Frequently Asked Questions

Where do Ugandan government scholarship announcements get posted?

The Ministry of Education and Sports posts them on its official scholarships page and, for some intakes, on physical notice boards at its Kampala offices. Because bilateral scholarship offers from partner governments arrive throughout the year rather than on one fixed date, check the Ministry’s page regularly rather than relying on a single annual announcement.

What international scholarships are open to Ugandan students?

Chevening and Commonwealth Scholarships (UK), MEXT (Japan), DAAD (Germany), and the Mastercard Foundation Scholars Program all accept Ugandan applicants and run on predictable annual cycles, unlike the Ministry’s bilateral government-to-government offers.

Do Uganda’s bilateral government scholarships charge an application fee?

No , scholarships advertised through the Ministry of Education and Sports, like other legitimate government-funded programmes, don’t charge applicants a fee. Be cautious of any third-party site asking for payment to “process” a Ugandan government scholarship application.

How much notice do Ugandan students get for bilateral scholarships?
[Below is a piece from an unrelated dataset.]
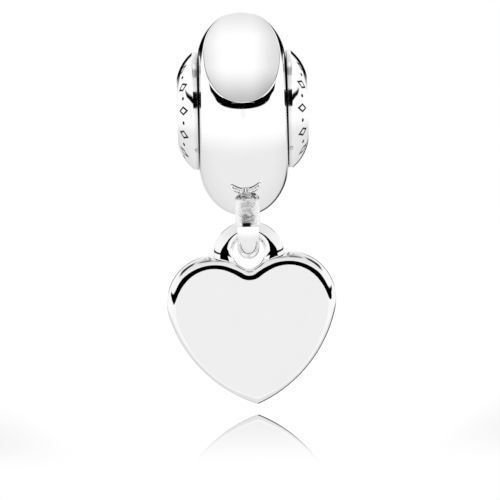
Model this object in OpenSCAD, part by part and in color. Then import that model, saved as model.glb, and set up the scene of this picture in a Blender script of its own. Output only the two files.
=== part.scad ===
// Dangle charm: a round bead with an oval polished facet and flared end caps,
// and a flat heart that hangs by its eyelet from a plain ring soldered to the bead.
// Millimetres. The origin is the middle of the bore, which runs along X. The facet and
// the ring face the front, which is -Y. +Z is up.

/* [Bead] */
// Outer radius of the bead's body
bead_r = 5.4; // [5.2:0.05:6]
// Distance of the body's middle below the bore axis
body_drop = 0.2; // [0:0.05:0.3]
// Width of the bead's body along the bore
body_w = 4.7; // [4.4:0.05:5.2]
// Height of the curved part of the body's section, from its flat sides to its crown
crown_h = 2.65; // [2.5:0.05:3]
// Radius of the section's arc at the crown
crown_arc_r = 2.12; // [2:0.02:2.16]

/* [Facet] */
// Radius of the almost flat facet, which is very slightly domed
facet_dome_r = 40; // [30:1:80]
// Distance of the facet's middle from the body's middle
facet_dist = 4.13; // [4:0.01:4.4]
// Angle of the facet's middle above the horizontal front
facet_up = 48.5; // [44:0.5:52]

/* [End caps] */
// Radius of the bore through the bead
bore_r = 1.45; // [1.2:0.05:1.6]
// Wall of the sleeve that lines the body
sleeve_wall = 0.3; // [0.2:0.05:0.4]
// Outer radius of the cap's rim
cap_r = 3.1; // [3:0.05:3.3]
// Distance from the bead's middle to the end of the cap
cap_end = 3.45; // [3.3:0.05:3.7]
// Width of the cap's straight rim
cap_rim_w = 0.25; // [0.2:0.05:0.35]
// Radius of the ring-shaped end face, where the cap's slope starts
cap_face_r = 1.75; // [1.65:0.05:1.9]
// Radius of the arc of the cap's domed slope
cap_dome_r = 2.4; // [2:0.1:4]
// Gap that parts a cap from the body
seam = 0.02; // [0.01:0.01:0.05]

/* [Engraved marks] */
// Lozenges round each cap, with a dot between each two
lozenges = 12; // [7:1:13]
// Height of a lozenge across the slope
lozenge_h = 0.9; // [0.6:0.05:1]
// Width of a lozenge round the cap
lozenge_w = 0.5; // [0.4:0.02:0.6]
// Width of the engraved line
line_w = 0.1; // [0.06:0.01:0.12]
// Depth of the engraving
engraving = 0.06; // [0.05:0.01:0.09]

/* [Hanging ring] */
// Outer radius of the ring
ring_r = 1.75; // [1.7:0.05:2]
// Diameter of the ring's wire
ring_wire = 1.15; // [1:0.05:1.15]
// Distance of the ring's middle in front of the bore axis
ring_front = 2.9; // [2.6:0.05:3.1]
// Distance of the ring's middle below the bore axis
ring_down = 6.14; // [6:0.02:6.3]
// Offset of the ring to the right of the bead's middle
ring_side = 0.1; // [0:0.05:0.3]

/* [Heart] */
// Thickness of the heart, whose edge is fully rounded
heart_t = 1.5; // [1.2:0.05:1.6]
// Distance of each lobe's highest point from the heart's middle line
lobe_x = 1.97; // [1.9:0.01:2.1]
// Radius of the lobe's outer arc
lobe_r = 2.5; // [2.4:0.05:2.6]
// Radius of the lobe's arc towards the cleft
cleft_arc_r = 3.4; // [3:0.1:4]
// Radius of the long arc from the lobe to the tip
side_arc_r = 7.2; // [7:0.1:7.6]
// Distance of the tip below the lobes' tops
heart_h = 7.96; // [7.8:0.02:8.1]
// Lean of the hanging heart, with its tip to the right
heart_lean = 2; // [0:0.5:3]

/* [Eyelet] */
// Radius of the eyelet's hole
eye_hole_r = 0.84; // [0.84:0.01:0.9]
// Thickness of the eyelet, which is round in section
eye_t = 0.87; // [0.8:0.01:0.9]
// Outer radius of the eyelet's arch
eye_arch_r = 1.9; // [1.85:0.05:2]
// Distance of the arch's middle below the hole's middle
eye_arch_drop = 0.21; // [0.15:0.01:0.3]
// Distance of the lobes' tops below the hole's middle
eye_to_lobes = 0.05; // [0:0.01:0.2]
// Play between the ring's wire and the top of the eyelet's hole
eye_play = 0.02; // [0.01:0.01:0.03]

/* [Hidden] */
$fn = 96;
eps = 0.01;
weld = 0.1;

// The body's section: a crown arc, and two flank arcs that run into it
flank_base_r = bead_r - crown_h;
crown_arc_base_r = bead_r - crown_arc_r;
arc_rise = crown_arc_base_r - flank_base_r;
flank_slack = body_w / 2 - crown_arc_r;
flank_arc_r = (pow(body_w / 2, 2) + pow(arc_rise, 2) - pow(crown_arc_r, 2)) / (2 * flank_slack);
flank_arc_x = flank_arc_r - body_w / 2;
flank_lean = atan2(arc_rise, flank_arc_x);
flank_top_r = crown_arc_base_r + crown_arc_r * sin(flank_lean) - weld;
body_bore_r = bore_r + sleeve_wall + seam;

// The cap's domed slope, an arc between the rim and the end face
cap_seat = body_w / 2 + seam;
slope_top = [cap_r, cap_seat + cap_rim_w];
slope_end = [cap_face_r, cap_end];
slope_mid = (slope_top + slope_end) / 2;
slope_dir = (slope_end - slope_top) / norm(slope_end - slope_top);
slope_in = [-slope_dir[1], slope_dir[0]];
slope_half = norm(slope_end - slope_top) / 2;
slope_sag = cap_dome_r - sqrt(pow(cap_dome_r, 2) - pow(slope_half, 2));
slope_centre = slope_mid + slope_in * (cap_dome_r - slope_sag);
mark_spot = slope_mid - slope_in * slope_sag;
mark_tilt = atan2(slope_dir[0], slope_dir[1]);

// The inner lozenge leaves a line of even width, and a mark's cutter stands clear of the slope
lozenge_inner = 1 - line_w * norm([lozenge_h, lozenge_w]) * 2 / (lozenge_h * lozenge_w);
cutter_h = 4 * engraving;

// The ring's wire at its lowest point carries the heart, which swings about it
wire_r = ring_wire / 2;
ring_mean_r = ring_r - wire_r;
hinge = [ring_side, -ring_front, -ring_down - ring_mean_r];
hole_drop = eye_hole_r - wire_r - eye_play;

// The heart's arcs, with the hole's middle as origin, seen from the front
edge_r = heart_t / 2;
lobes_z = -eye_to_lobes;
tip = [0, lobes_z - heart_h];
lobe_c = [lobe_x, lobes_z - lobe_r];
cleft_c = [lobe_x, lobes_z - cleft_arc_r];
to_tip = tip - lobe_c;
side_step = side_arc_r - lobe_r;
tip_dist = norm(to_tip);
side_turn = acos((pow(side_step, 2) + pow(tip_dist, 2) - pow(side_arc_r, 2)) / (2 * side_step * tip_dist));
side_angle = atan2(to_tip[1], to_tip[0]) - side_turn;
side_c = lobe_c + side_step * [cos(side_angle), sin(side_angle)];
join_dir = (lobe_c - side_c) / side_step;
join_angle = atan2(join_dir[1], join_dir[0]);

// Steps round the heart's edge, from its back face to its front face, and along each arc of its outline
edge_steps = 12;
cleft_steps = 6;
lobe_steps = 16;
side_steps = 12;

// The eyelet's ring, which the hole trims by a little
eye_r = eye_t / 2;
eye_trim = 0.02;
eye_mean_r = eye_hole_r + eye_r - eye_trim;

module along_x() {
    rotate([0, 90, 0]) children();
}

module body_section() {
    translate([crown_arc_base_r, 0]) circle(r = crown_arc_r);
    intersection() {
        translate([flank_base_r, flank_arc_x]) circle(r = flank_arc_r);
        translate([flank_base_r, -flank_arc_x]) circle(r = flank_arc_r);
        translate([flank_base_r - eps, -body_w]) square([flank_top_r - flank_base_r + eps, 2 * body_w]);
    }
    translate([0, -body_w / 2]) square([flank_base_r, body_w]);
}

module facet_dome() {
    rotate([90 - facet_up, 0, 0])
        translate([0, 0, facet_dist - facet_dome_r])
            sphere(r = facet_dome_r, $fn = 400);
}

module hanging_ring() {
    translate([ring_side, -ring_front, -ring_down])
        along_x() rotate_extrude() translate([ring_mean_r, 0]) circle(r = wire_r);
}

module bead_body() {
    color("gainsboro") {
        difference() {
            translate([0, 0, -body_drop])
                intersection() {
                    along_x() rotate_extrude() body_section();
                    facet_dome();
                }
            along_x() cylinder(r = body_bore_r, h = 2 * body_w, center = true);
        }
        hanging_ring();
    }
}

module cap_section() {
    intersection() {
        translate(slope_centre) circle(r = cap_dome_r);
        translate([bore_r, cap_seat]) square([cap_r - bore_r, cap_end - cap_seat]);
    }
    translate([bore_r, seam]) square([sleeve_wall, cap_seat]);
}

module lozenge(h, w) {
    polygon([[h / 2, 0], [0, w / 2], [-h / 2, 0], [0, -w / 2]]);
}

module lozenge_line() {
    difference() {
        lozenge(lozenge_h, lozenge_w);
        lozenge(lozenge_h * lozenge_inner, lozenge_w * lozenge_inner);
    }
}

module on_slope(turn) {
    rotate([0, 0, turn])
        translate([mark_spot[0], 0, mark_spot[1]])
            rotate([0, mark_tilt, 0])
                rotate([0, 90, 0])
                    translate([0, 0, -engraving])
                        linear_extrude(cutter_h) children();
}

module marks() {
    step = 360 / lozenges;
    for (i = [0 : lozenges - 1]) {
        on_slope(i * step) lozenge_line();
        on_slope((i + 0.5) * step) circle(r = line_w);
    }
}

module end_cap() {
    along_x()
        difference() {
            rotate_extrude() cap_section();
            marks();
        }
}

module end_cap_right() {
    color("silver") end_cap();
}

module end_cap_left() {
    color("silver") mirror([1, 0, 0]) end_cap();
}

// A flat disc with a fully rounded edge
module round_disc(c, r, half_t) {
    translate([c[0], c[1], 0])
        rotate_extrude() {
            translate([0, -half_t]) square([r - half_t, 2 * half_t]);
            intersection() {
                translate([r - half_t, 0]) circle(r = half_t);
                translate([r - half_t, -half_t]) square([half_t, 2 * half_t]);
            }
        }
}

// Points along an arc, without the one that it starts at
function arc(c, r, from, to, steps) =
    [for (i = [1 : steps]) let (a = from + (to - from) * i / steps) c + r * [cos(a), sin(a)]];

// Right half of the heart's outline, set in from its edge, from the cleft round to the tip
function half_outline(inset) =
    let (
        cleft_r = cleft_arc_r - inset,
        side_r = side_arc_r - inset,
        cleft_angle = acos(-cleft_c[0] / cleft_r),
        tip_angle = -acos(-side_c[0] / side_r)
    )
    concat(
        [cleft_c + cleft_r * [cos(cleft_angle), sin(cleft_angle)]],
        arc(cleft_c, cleft_r, cleft_angle, 90, cleft_steps),
        arc(lobe_c, lobe_r - inset, 90, join_angle, lobe_steps),
        arc(side_c, side_r, join_angle, tip_angle, side_steps)
    );

// The whole outline, whose left half mirrors the right one without its cleft and its tip
function outline(inset) =
    let (right = half_outline(inset), last = len(right) - 1)
    concat(right, [for (i = [last - 1 : -1 : 1]) [-right[i][0], right[i][1]]]);

module heart_plate() {
    rings = [
        for (i = [0 : edge_steps])
            let (a = -90 + 180 * i / edge_steps)
            [for (p = outline(edge_r * (1 - cos(a)))) [p[0], p[1], edge_r * sin(a)]]
    ];
    count = len(rings[0]);
    sides = [
        for (i = [0 : edge_steps - 1], j = [0 : count - 1])
            let (k = (j + 1) % count, low = i * count, high = (i + 1) * count)
            each [[low + j, low + k, high + j], [low + k, high + k, high + j]]
    ];
    bottom = [for (j = [count - 1 : -1 : 0]) j];
    top = [for (j = [0 : count - 1]) edge_steps * count + j];
    polyhedron(points = [for (ring = rings) each ring], faces = concat(sides, [bottom, top]));
}

module eyelet() {
    difference() {
        round_disc([0, -eye_arch_drop], eye_arch_r, eye_r);
        cylinder(r = eye_mean_r - weld / 2, h = 2 * eye_t, center = true);
    }
    rotate_extrude() translate([eye_mean_r, 0]) circle(r = eye_r);
}

module heart() {
    color("whitesmoke")
        translate(hinge)
            rotate([0, -heart_lean, 0])
                translate([0, 0, -hole_drop])
                    rotate([90, 0, 0])
                        difference() {
                            union() {
                                heart_plate();
                                eyelet();
                            }
                            cylinder(r = eye_hole_r, h = 2 * heart_t, center = true);
                        }
}

bead_body();
end_cap_left();
end_cap_right();
heart();
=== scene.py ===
import math
import random
from types import SimpleNamespace

import bmesh
import bpy
import numpy as np
from mathutils import Matrix, Vector, noise


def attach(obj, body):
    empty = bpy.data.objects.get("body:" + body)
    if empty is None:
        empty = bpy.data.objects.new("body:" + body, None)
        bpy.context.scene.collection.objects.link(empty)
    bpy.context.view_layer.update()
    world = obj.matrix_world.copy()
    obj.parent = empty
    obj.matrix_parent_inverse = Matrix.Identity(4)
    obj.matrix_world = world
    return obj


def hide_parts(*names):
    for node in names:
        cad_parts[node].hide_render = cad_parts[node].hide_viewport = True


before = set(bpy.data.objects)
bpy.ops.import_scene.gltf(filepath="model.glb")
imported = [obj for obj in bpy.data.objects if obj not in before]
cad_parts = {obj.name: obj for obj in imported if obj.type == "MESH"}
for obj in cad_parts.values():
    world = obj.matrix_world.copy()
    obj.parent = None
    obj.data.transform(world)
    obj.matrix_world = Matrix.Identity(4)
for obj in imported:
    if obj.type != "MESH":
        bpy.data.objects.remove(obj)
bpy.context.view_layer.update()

MM = 0.001
TAU = 2 * math.pi

# The bead's body. Lengths are in millimetres, with the bore's middle as origin
BEAD_R = 5.4
BODY_DROP = 0.2
BODY_HALF_W = 2.35
CROWN_H = 2.65
CROWN_ARC_R = 2.12
FACET_DOME_R = 40.0
FACET_DIST = 4.13
FACET_UP = math.radians(48.5)
FACET_EDGE = 0.08
FACET_EDGE_TURN = 0.5
BODY_BORE_R = 1.77
BODY_BORE_ROUND = 0.04
FACET_COLUMNS = 120
PLAIN_COLUMNS = 170
PLAIN_BUNCHING = 0.97
FACET_ROWS = 26
FLANK_ROWS = 34
FLANK_BUNCHING = 1.9

# Painted shade and oxide in the seam between body and cap, standing for the gap's shadow: how far in from
# the body's side, and out from the cap's rim
SEAM_SHADE_IN = (0.05, 0.015)
SEAM_SHADE_OUT = (0.42, 0.2)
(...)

Often just a few weeks. The 2026/2027 Chinese Universities scholarship, for instance, closed on 5 January 2026 with the shortlist posted just four days later. That short runway is exactly why keeping your documents ready year-round matters more for Ugandan applicants than for students relying on scholarships with fixed, well-publicised annual deadlines.

About This Guide

This guide was researched and last updated in July 2026 using official government portals, university financial-aid pages, and embassy scholarship notices — the same primary sources linked throughout the page above, rather than other scholarship round-up sites. Where Uganda’s domestic scholarship information was harder to verify independently, that’s noted directly in the relevant section rather than presented as settled fact.
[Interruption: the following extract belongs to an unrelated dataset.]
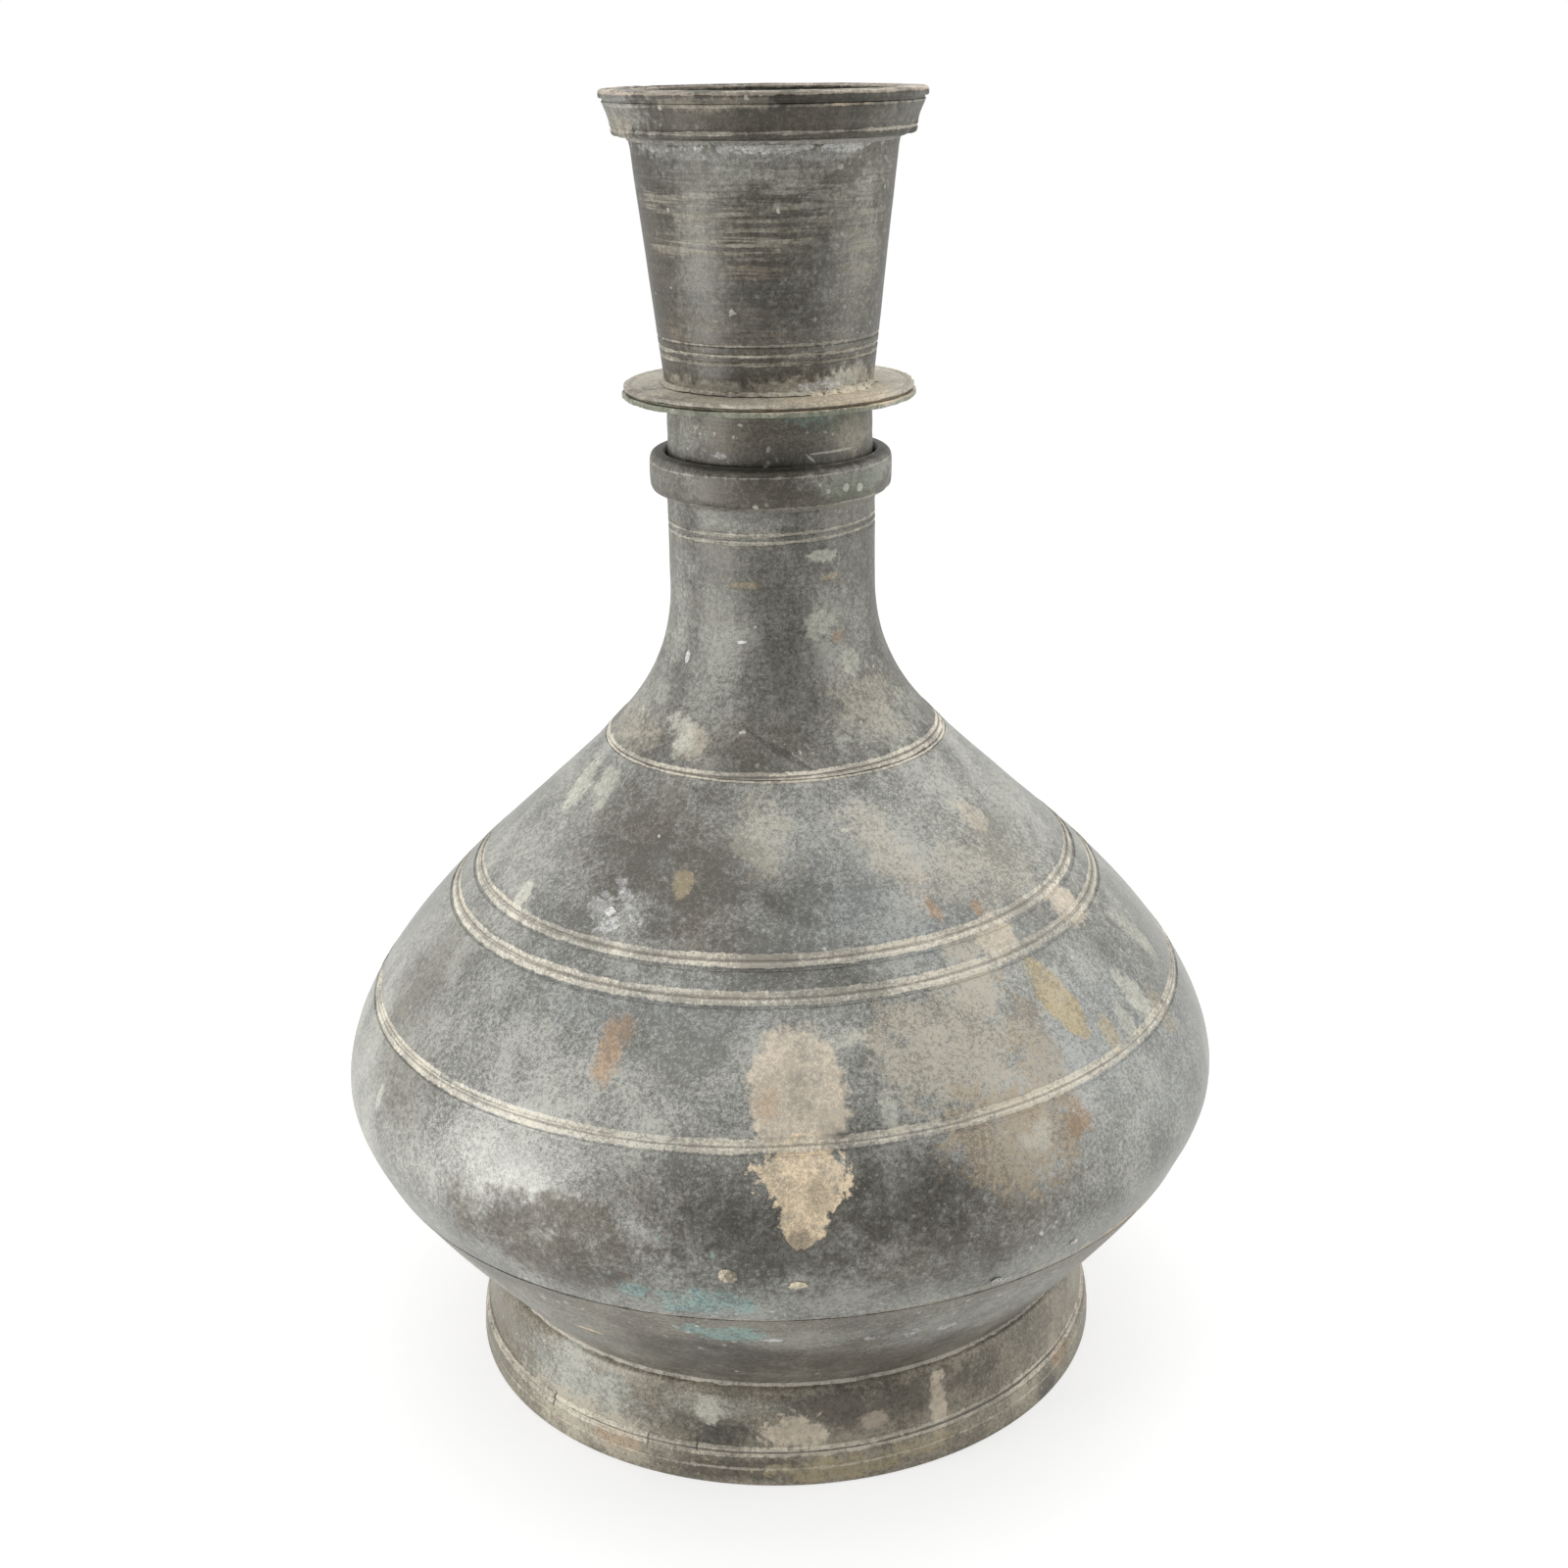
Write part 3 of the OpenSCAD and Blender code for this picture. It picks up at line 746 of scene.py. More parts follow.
def foot_patina():
    p = Patina("Foot patina", (0.13, 0.117, 0.09), (0.24, 0.217, 0.168), (0.39, 0.352, 0.277), rings=0.35)
    p.strewn("cream", "haze_and_sheen", "olive")
    p.stains("dark", (7, 21, 12, 7, 1.0, 0.5), (-12, 14, 10, 4, 1.0, 0.5), (53, 4, 5, 4, 1.0, 0.4))
    p.stains("brown", (20, 20, 26, 6, 1.0, 0.6), (-5, 5, 30, 3, 1.0, 0.5), (-40, 7, 9, 4, 0.6, 0.5),
        (-25, 15, 11, 7, 0.7, 0.6))
    p.stains("haze_and_sheen", (-42, 17, 20, 10, 1.0, 0.6), (-12, 22, 14, 3, 0.5, 0.5))
    p.stains("sand", (-38, 7, 26, 6, 1.0, 0.5), (40, 7, 18, 5, 0.8, 0.5), (62, 16, 16, 9, 0.6, 0.6))
    p.stains("pale", (-14, 21, 3.5, 4, 1.0, 0.25, 0.4))
    p.stains("tan", (1, 15, 8, 5, 1.0, 0.25, 0.6), (27, 17, 2.5, 8, 1.0, 0.25, 0.5),
        (15, 16, 4, 2.5, 0.6, 0.25, 0.5))
    p.stains("olive", (8, 4.5, 16, 3, 0.8, 0.25, 0.6), (24, 6, 10, 2.5, 0.7, 0.25, 0.6))
    p.stains("rust", (-30, 6.5, 8, 2.5, 0.5, 0.25, 0.5), (60, 8, 6, 3, 0.5, 0.25, 0.5))
    p.lines([Line(9.6, 1.0, 1.3, 0.1, 0.7, 0.8), Line(5.2, 1.0, 0.3, 0.3, 0.5)])
    p.stains("dark", (-46, 9, 0.35, 2.4, 1.0, 0.25, 0.1), (-25, 8.5, 0.3, 2.2, 1.0, 0.25, 0.1),
        (-16, 10.5, 0.3, 1.8, 1.0, 0.25, 0.1))
    p.speckles("olive", 420.0, 0.3, 0.3, p.band(1.0, 7.0), 0.8)
    p.speckles("pale", 260.0, 0.2, 0.08, None, 0.8)
    return p.done()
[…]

Scholarship deadlines, funding amounts, and eligibility rules change between academic years and sometimes mid-cycle. Treat every date and figure on this page as a strong starting point, and confirm the current details on the official portal before you submit an application or make a decision based on it. If you spot an outdated deadline or a broken link, that’s useful to know — this guide gets revised as new intakes open.